# If you breed a black to a black and tan



## mharrisonjr26 (Feb 10, 2011)

If you were going to breed an all black(a+a) to a Black and tan (as+as) light saddle or mask or both would it improve the pigment of the progeny. Would it pass the heavier black coverage. I already understand that the whole litter would automatically be (as+a) but would it actually produce heavier saddiling or darker head if that makes sense.


----------



## Konotashi (Jan 11, 2010)

Don't take my answer as reliable, because I'm not entirely sure, but I do believe that a lot of breeders will use blacks to improve progeny's pigment.


----------



## lhczth (Apr 5, 2000)

You generally will get a much more extended blanket when you breed a black to a black/tan. Improvement of the mask will depend on what other genes the black dog carries since the gene responsible for the mask is separate.


----------



## mharrisonjr26 (Feb 10, 2011)

so only the color of the coat would def be effected and not the mask automatically


----------



## jaggirl47 (Jul 18, 2009)

mharrisonjr26 said:


> so only the color of the coat would def be effected and not the mask automatically


The mask is a total seperate gene. While the coloring of the GSD falls into the "a" alleles, the mask is under the "E" genes. Most GSD's are EmEm, which is 2 copies of the masking gene (meaning they can only pass a mask to their offspring). Occasionally, a GSD will be EmE, with only 1 copy of the masking gene.


----------



## mharrisonjr26 (Feb 10, 2011)

So technically the mask is from the begginig of the muzzle (nose) to where? around the eyes or further up.


----------



## jaggirl47 (Jul 18, 2009)

mharrisonjr26 said:


> So technically the mask is from the begginig of the muzzle (nose) to where? around the eyes or further up.

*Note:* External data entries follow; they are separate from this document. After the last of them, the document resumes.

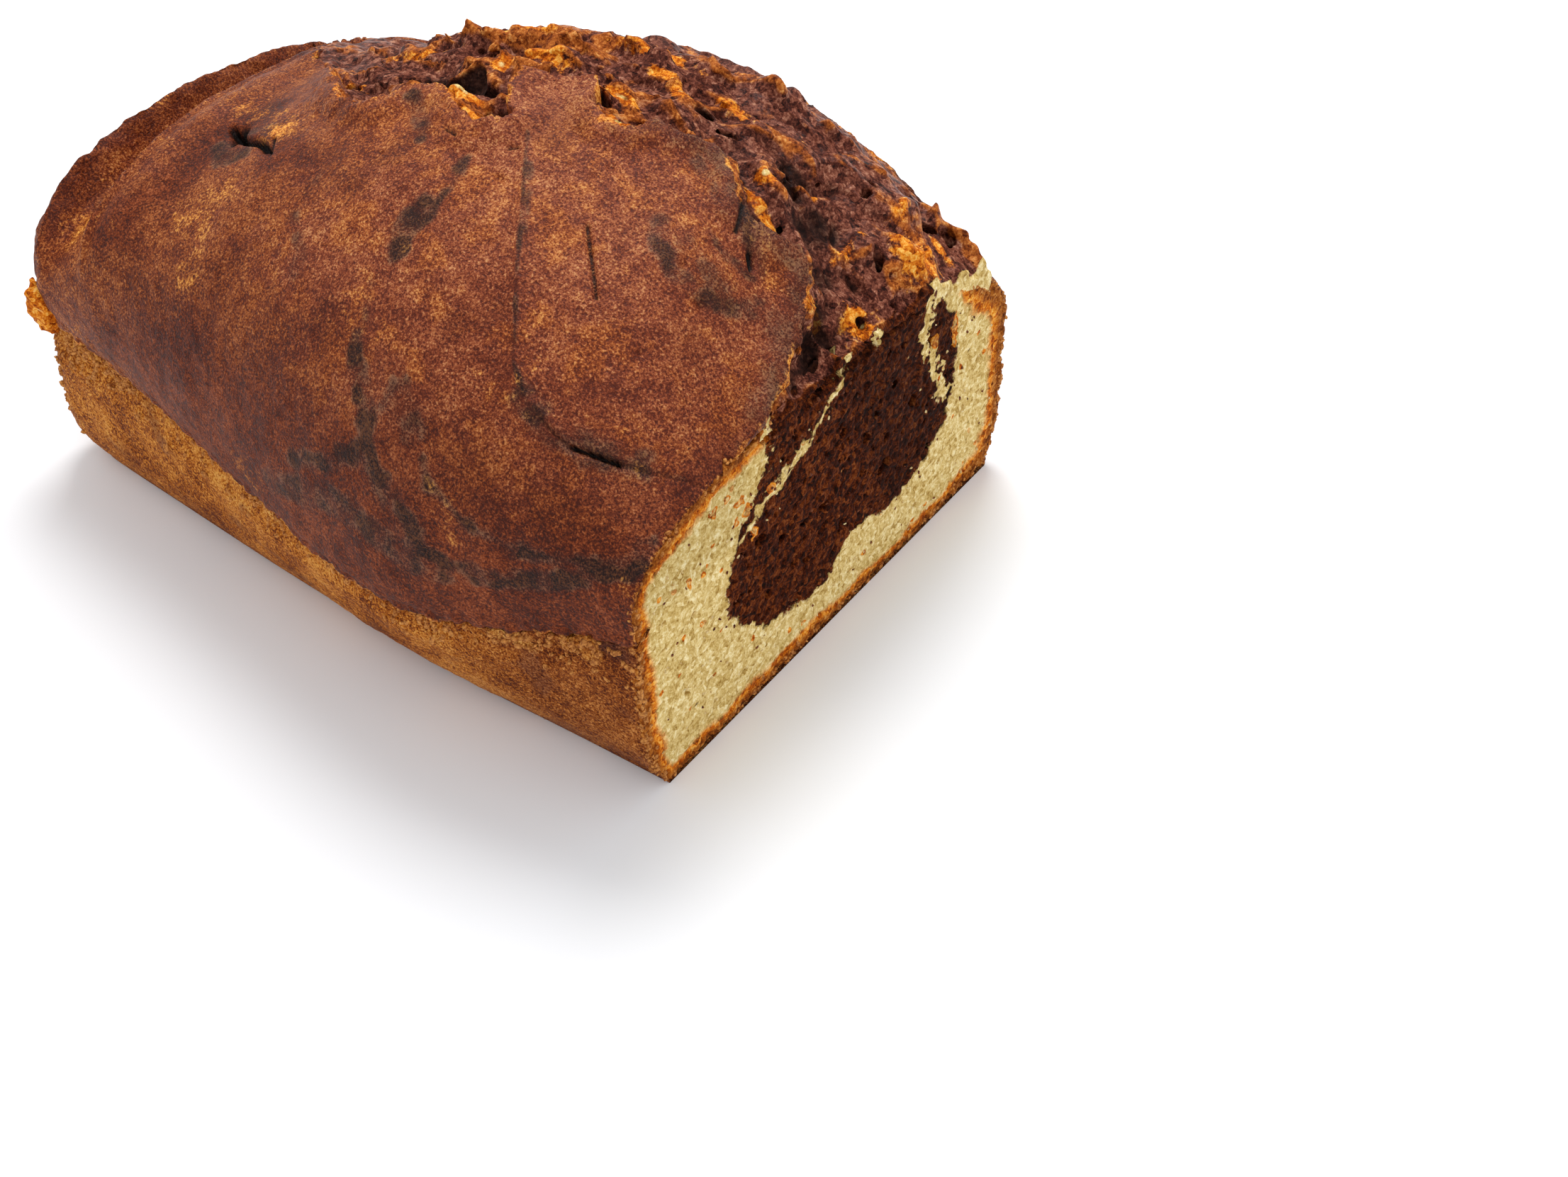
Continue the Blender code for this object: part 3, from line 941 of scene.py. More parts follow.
class Kit:
    """Builds the nodes of one material."""

    def __init__(self, name: str) -> None:
        """Start a material with a bare shader."""
        self.material = bpy.data.materials.new(name)
        self.material.use_nodes = True
        self.tree = self.material.node_tree
        self.shader = self.tree.nodes["Principled BSDF"]
        self.node = partial(add_node, self.tree)
        where = self.node("ShaderNodeTexCoord", {}, {})
        self.place = self.socket("ShaderNodeVectorMath", {"operation": "SCALE"},
                                 {0: where.outputs["Object"], "Scale": 1.0 / MM})

    def socket(self, kind: str, settings: dict[str, Any], sockets: dict[Any, Any]) -> Any:
        """Add a node and give its first output in use."""
        made = self.node(kind, settings, sockets)
        return next(output for output in made.outputs if output.enabled)

    def value(self, kind: str, settings: dict[str, Any], sockets: dict[Any, Any]) -> Value:
        """Add a node and give its first output as a number."""
        return Value(self, self.socket(kind, settings, sockets))

    def held(self, name: str) -> Value:
        """The number that the piece holds at each point under this name."""
        made = self.node("ShaderNodeAttribute", {"attribute_name": name}, {})
        return Value(self, made.outputs["Fac"])

    def noise(self, size: float, detail: float = 2.0, rough: float = 0.5, twist: float = 0.0,
              shift: float = 0.0) -> Value:
        """Soft noise from 0 to 1 with features of a size in millimetres."""
        moved = self.socket("ShaderNodeVectorMath", {"operation": "ADD"},
                            {0: self.place, 1: (shift, 0.7 * shift, -0.4 * shift)})
        return self.value("ShaderNodeTexNoise", {}, {
            "Vector": moved, "Scale": 1.0 / size, "Detail": detail, "Roughness": rough,
            "Distortion": twist})

    def cells(self, size: float, shift: float = 0.0) -> Any:
        """A node of cells of a size in millimetres."""
        moved = self.socket("ShaderNodeVectorMath", {"operation": "ADD"},
                            {0: self.place, 1: (shift, -shift, 0.3 * shift)})
        return self.node("ShaderNodeTexVoronoi", {}, {"Vector": moved, "Scale": 1.0 / size})

    def ramp(self, value: Value, spots: tuple[float, ...], colours: Tones) -> Any:
        """Colours along a number, each at its spot."""
        made = self.node("ShaderNodeValToRGB", {}, {"Fac": value})
        stops = made.color_ramp.elements
        for _ in colours[len(stops):]:
            stops.new(0.5)
        for stop, spot, colour in zip(stops, spots, colours):
            stop.position, stop.color = spot, colour
        return made.outputs["Color"]

    def mix(self, factor: Any, first: Any, second: Any) -> Any:
        """Two colours mixed."""
        made = self.node("ShaderNodeMix", {"data_type": "RGBA"}, {"Factor": factor})
        feed(self.tree, made.inputs[6], first)
        feed(self.tree, made.inputs[7], second)
        return made.outputs[2]

    def finish(self, colour: Any, roughness: Any, bump: Value, depth: float,
               fixed: dict[str, Any]) -> bpy.types.Material:
        """Join the colour, roughness and bump to the shader.

        Args:
            colour: Base colour.
            roughness: Roughness, a number or a link.
            bump: Height from 0 to 1.
            depth: Millimetres that the height stands for.
            fixed: Values that are the same all over, by socket name.

        Returns:
            The material.
        """
        feed(self.tree, self.shader.inputs["Base Color"], colour)
        feed(self.tree, self.shader.inputs["Roughness"], roughness)
        normal = self.socket("ShaderNodeBump", {}, {
            "Height": bump, "Distance": depth * MM, "Strength": 1.0})
        feed(self.tree, self.shader.inputs["Normal"], normal)
        for name, value in fixed.items():
            self.shader.inputs[name].default_value = value
        return self.material


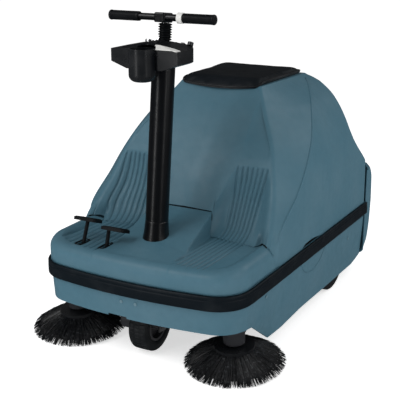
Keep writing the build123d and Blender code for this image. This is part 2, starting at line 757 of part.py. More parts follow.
def hopper_cover():
    """The rear body section: it slides out with the bin."""
    def form(inset):
        top, rear = HOPPER_TOP - inset, HOPPER_REAR - inset
        with BuildSketch(Plane.YZ) as side:
            with BuildLine():
                start = (back(BODY_SPLIT + 3), top)
                Polyline(start, (back(1356), top))
                shoulder = Spline((back(1356), top), (back(1404), top - 26), (back(rear - 8), 420),
                                  (back(rear), 310))
                under = Spline(shoulder @ 1, (back(rear - 10), 215),
                               (back(1402 - inset / 2), 122 + inset / 2),
                               (back(BODY_SPLIT + 3), SKIRT_PROFILE[-1][1] + inset))
                Line(under @ 1, start)
            make_face()
        prism = extrude(side.sketch, 480, both=True)
        half = REAR_HALF - BODY_INSET - inset + 2
        with BuildSketch() as plan:
            with BuildLine():
                y0, y1 = back(1200), back(rear)
                Polyline((-half, y0), (half, y0), (half, y1), (-half, y1), (-half, y0))
            make_face()
            fillet(plan.vertices().sort_by(Axis.Y)[2:], 32 - inset)
        return prism & extrude(plan.sketch, 600)
    cover = form(0) - form(WALL)
    web = box((-272, 272), (1390, 1394), (200, 280)) + box((-60, 60), (1393, HOPPER_REAR - 3), (230, 236))
    return cover + web


def hopper_handle():
    """A pull bar on two posts whose feet sit on the cover's curved rear."""
    posts = both(rod((70, HOPPER_REAR - 7, 400), (70, LENGTH - 8, 400), 6))
    grip_bar = cross_axle((-78, 78), LENGTH - 8, 400, 8)
    return posts + grip_bar - hopper_cover()


def batteries():
    cells = []
    for low in (-270, 4):
        case = box((low, low + 266), (518, 688), (277, 485))
        case = fillet(case.edges().filter_by(Axis.Z), 8)
        case += box((low + 8, low + 258), (526, 680), (485, 495))
        posts = rod((low + 40, 546, 495), (low + 40, 546, 510), 9)
        posts += rod((low + 226, 546, 495), (low + 226, 546, 510), 9)
        cells.append(case + posts)
    return Compound(children=cells)


def filter_plenum():
    plenum = box((-260, 260), (1006, 1304), (320, 384)) - box((-256, 256), (1010, 1300), (310, 380))
    return plenum - Pos(0, back(1150), 382) * Cylinder(50, 20)


def panel_filter():
    panel = box((-252, 252), (1014, 1296), (320, 372))
    for step in range(18):
        low = -238 + step * 27
        panel -= box((low, low + 13), (1024, 1286), (320, 352))
    return panel


def fan_housing():
    scroll = Pos(0, back(1150), 414) * Cylinder(105, 60) + box((0, 150), (1056, 1120), (392, 436))
    hollow = Pos(0, back(1150), 414) * Cylinder(99, 52) + box((0, 152), (1062, 1114), (396, 432))
    scroll -= hollow + Pos(0, back(1150), 388) * Cylinder(48, 20)
    motor = Pos(0, back(1150), 476) * Cylinder(55, 64)
    motor = fillet(motor.edges().sort_by(Axis.Z)[-1], 8)
    return scroll + motor - Pos(0, back(1150), 440) * Cylinder(8, 30)


def fan_impeller():
    wheel = Pos(0, back(1150), 430) * Cylinder(92, 3) + Pos(0, back(1150), 438) * Cylinder(8 - RUN, 20)
    for blade in range(8):
        wheel += Pos(0, back(1150), 414) * Rot(Z=45 * blade) * Pos(66, 0, 0) * Rot(Z=25) * Box(46, 3, 30)
    return wheel


def control_box():
    case = box((-384, -330), (672, 872), (285, 400))
    return fillet(case.edges().filter_by(Axis.Y), 6)


# Pedals

def pedal_bracket():
    y, z = PEDAL_PIVOT
    pin = cross_axle((-285, -125), y, z, 6)
    cheeks = None
    for x in ((-290, -284), (-206, -200), (-128, -122)):
        cheek = box(x, (y - 14, y + 14), (z - 40, z + 14))
        cheeks = cheek if cheeks is None else cheeks + cheek
    foot = box((-290, -122), (y - 14, y + 14), (z - 44, z - 38))
    rest = box((-180, -150), (y - 14, y + 14), (268, z - 40))
    return pin + cheeks + foot + rest


def pedal_lever(index):
    x = PEDAL_X[index]
    top = ((x, 143, 464), (x, 130, 449))[index]
    y, z = PEDAL_PIVOT
    boss = cross_axle((x - 12, x + 12), y, z, 13)
    lever = boss + rod((x, y, z), (x, 112, 392), 7) + rod((x, 112, 392), top, 7)
    lever += Pos(x, back(112), 392) * Sphere(7)
    return lever - cross_axle((x - 20, x + 20), y, z, 6 + RUN)


def pedal_pad(index):
    centre = ((-252, 145, 470), (-121, 130, 456))[index]
    plane = Plane(origin=(centre[0], back(centre[1]), centre[2]), x_dir=(1, 0, 0),
                  z_dir=(0, math.sin(math.radians(20)), math.cos(math.radians(20))))
    pad = fillet(Box(97, 58, 12).edges().filter_by(Axis.Z), 10)
    pad = plane * pad
    return pad - pedal_lever(index)


def build():
    save("main_frame", Compound(children=[main_frame(), *hopper_rails()]))
    save("lower_skirt", lower_skirt())
    save("skirt_screws", skirt_screws())
    save("bumper_band", bumper_band())
    save("front_deck", front_deck())
    save("hood_shell", hood_shell())
    save("hood_hand_grips", hand_grips())
    save("seat_board", seat_board())
    save("seat_pad", seat_pad())
    save("hood_hinge_leaf", hood_hinge_leaf())
    save("steering_column", steering_column())
    save("column_collar", column_collar())
    save("console_housing", console_housing())
    save("console_strip", console_strip())
    save("cup_holder", cup_holder())
    save("gauge_and_key_barrel", Compound(children=[battery_gauge(), key_barrel()]))
    save("ignition_key", ignition_key())
    save("horn_button", horn_button())
    save("direction_rocker", rocker_switches(42))
    save("broom_rocker", rocker_switches(70))
    save("stem_boot", stem_boot())
    save("handlebar", Compound(children=[handlebar(), bar_clamp()]))
    save("handlebar_grips", Compound(children=[grip(1), grip(-1)]))
    save("grip_collar", grip_collar())
    save("steering_fork", Compound(children=[steering_stem(), steering_fork(), front_axle()]))
    save("traction_motor", traction_motor())
    save("front_tyre", front_tyre())
    save("front_hub", front_hub())
    save("rear_stub_axles", rear_stub_axles())
    for name, side in (("left", 1), ("right", -1)):
        save("rear_tyre_" + name, rear_tyre() if side > 0 else mirrored_x(rear_tyre()))
        save("rear_hub_" + name, rear_hub() if side > 0 else mirrored_x(rear_hub()))
        save("side_broom_disc_" + name, broom_disc(side))
        save("side_broom_bristles_" + name, broom_bristles(side))
        save("side_broom_drive_" + name, Compound(children=[broom_arm(side), broom_motor(side)]))
    save("main_broom_core", main_broom_core())
    save("main_broom_bristles", main_broom_bristles())
    save("broom_housing", broom_housing())
    save("broom_housing_flaps", broom_housing_flaps())
    save("bushes_and_bearings", Compound(children=[*column_bushes(), *main_broom_bearings()]))
    save("main_broom_motor", main_broom_motor())
    save("motor_pulley", motor_pulley())
    save("broom_belt", broom_belt())
    save("rear_bulkhead", Compound(children=[rear_bulkhead(), body_hinge_leaf(), *hood_hinge_pins()]))
    save("hopper_bin", hopper_bin())
    save("hopper_cover", hopper_cover())
    save("hopper_handle", hopper_handle())
    save("batteries", batteries())
    save("filter_plenum", filter_plenum())
    save("panel_filter", panel_filter())
    save("fan_housing", fan_housing())
    save("fan_impeller", fan_impeller())
    save("control_box", control_box())
    save("pedal_bracket", pedal_bracket())
    for index, name in enumerate(("drive", "brake")):
        save(name + "_pedal", Compound(children=[pedal_lever(index), pedal_pad(index)]))


build()
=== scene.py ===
"""Looks of the ride-on sweeper: moulded skins, a stuffed seat and strand brooms on the CAD frame."""
import math
import random

import bmesh
import bpy
import numpy as np
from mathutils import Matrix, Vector


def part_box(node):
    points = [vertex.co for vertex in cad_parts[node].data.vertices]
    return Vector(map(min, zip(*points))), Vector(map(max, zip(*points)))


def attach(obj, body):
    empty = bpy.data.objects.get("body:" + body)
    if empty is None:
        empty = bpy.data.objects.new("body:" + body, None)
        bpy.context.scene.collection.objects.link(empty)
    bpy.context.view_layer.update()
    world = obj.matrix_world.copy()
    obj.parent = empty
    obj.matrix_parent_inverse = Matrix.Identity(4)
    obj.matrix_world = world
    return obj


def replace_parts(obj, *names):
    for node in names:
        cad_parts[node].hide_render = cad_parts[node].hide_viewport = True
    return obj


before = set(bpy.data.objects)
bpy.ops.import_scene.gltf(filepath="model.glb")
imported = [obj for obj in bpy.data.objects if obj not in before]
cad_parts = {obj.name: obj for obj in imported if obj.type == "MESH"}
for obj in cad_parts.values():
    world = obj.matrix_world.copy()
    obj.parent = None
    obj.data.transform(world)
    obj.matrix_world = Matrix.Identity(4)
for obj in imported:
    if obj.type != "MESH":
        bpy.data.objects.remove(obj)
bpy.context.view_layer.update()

MM = 0.001
BAND_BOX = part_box("bumper_band")
FRONT = BAND_BOX[0].y                    # front of the bumper; distances behind it are in millimetres
BAND_TOP = BAND_BOX[1].z / MM
SEAT_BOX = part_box("seat_pad")

# Body outline and hood shape, millimetres, as in the CAD model
FRONT_HALF, REAR_HALF, BOW, CORNER_R, INSET = 420, 436, 43, 134, 11
SPLIT = 1338
HOOD_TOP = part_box("hood_shell")[1].z / MM
FLOOR, RIM_R = 394, 38                   # footwell floor; radius of the deck's rounded edge
SEAM = 3.5                               # gap between deck and hood


def place(x, d, z):
    """Arrays or numbers in millimetres (d is the distance behind the bumper's front) to frame metres."""
    x, d, z = np.broadcast_arrays(np.asarray(x, float), np.asarray(d, float), np.asarray(z, float))
    return np.stack([x * MM, FRONT + d * MM, z * MM], axis=-1)


def smooth(low, high, value):
    t = np.clip((np.asarray(value, float) - low) / (high - low), 0, 1)
    return t * t * (3 - 2 * t)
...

VetGen: Veterinary Genetic Services - Canine - List of Services - Coat Color
This website has a great deal of info. You can call them as well, they are very helpful. I used them when I did genetic testing on my pup.


----------



## mharrisonjr26 (Feb 10, 2011)

good info. so what controls the intensity and coverage off the mask. can a dog with a small mask produce dogs with more masking reguardless of the mates mask. with out getting into the geneology which for the most part i am pretty familiar.and again where does the mask technically end


----------



## jaggirl47 (Jul 18, 2009)

mharrisonjr26 said:


> good info. so what controls the intensity and coverage off the mask. can a dog with a small mask produce dogs with more masking reguardless of the mates mask. with out getting into the geneology which for the most part i am pretty familiar.and again where does the mask technically end


I think so. I also believe (but call them to be sure) that those with 2 copies of the masking gene have more of a mask than those with 1 copy.


----------



## wolfstraum (May 2, 2003)

I think you would be better off breeding to another black-brown with very strong mask...I know a show breeder who had that issue and that is what she looked for to improve the mask

not scientific - just observation

Lee


----------



## jaggirl47 (Jul 18, 2009)

wolfstraum said:


> I think you would be better off breeding to another black-brown with very strong mask...I know a show breeder who had that issue and that is what she looked for to improve the mask
> 
> not scientific - just observation
> 
> Lee


Thanks Lee! As I am not a breedr, only a dog owner that has done genetics testing on my dog, I honestly would not know.


----------



## mharrisonjr26 (Feb 10, 2011)

wolfstraum said:


> I think you would be better off breeding to another black-brown with very strong mask...I know a show breeder who had that issue and that is what she looked for to improve the mask
> 
> not scientific - just observation
> 
> Lee


 Did it work. Did the progeny indeed have a better mask.


----------



## wolfstraum (May 2, 2003)

some did - but LOL - other things suffered....as they were not considered....

Lee


----------



## mharrisonjr26 (Feb 10, 2011)

yeah I think when your breeding you must seriously consider all factors not just color. but i j/w if that could improve the balck coverage and the mask..


----------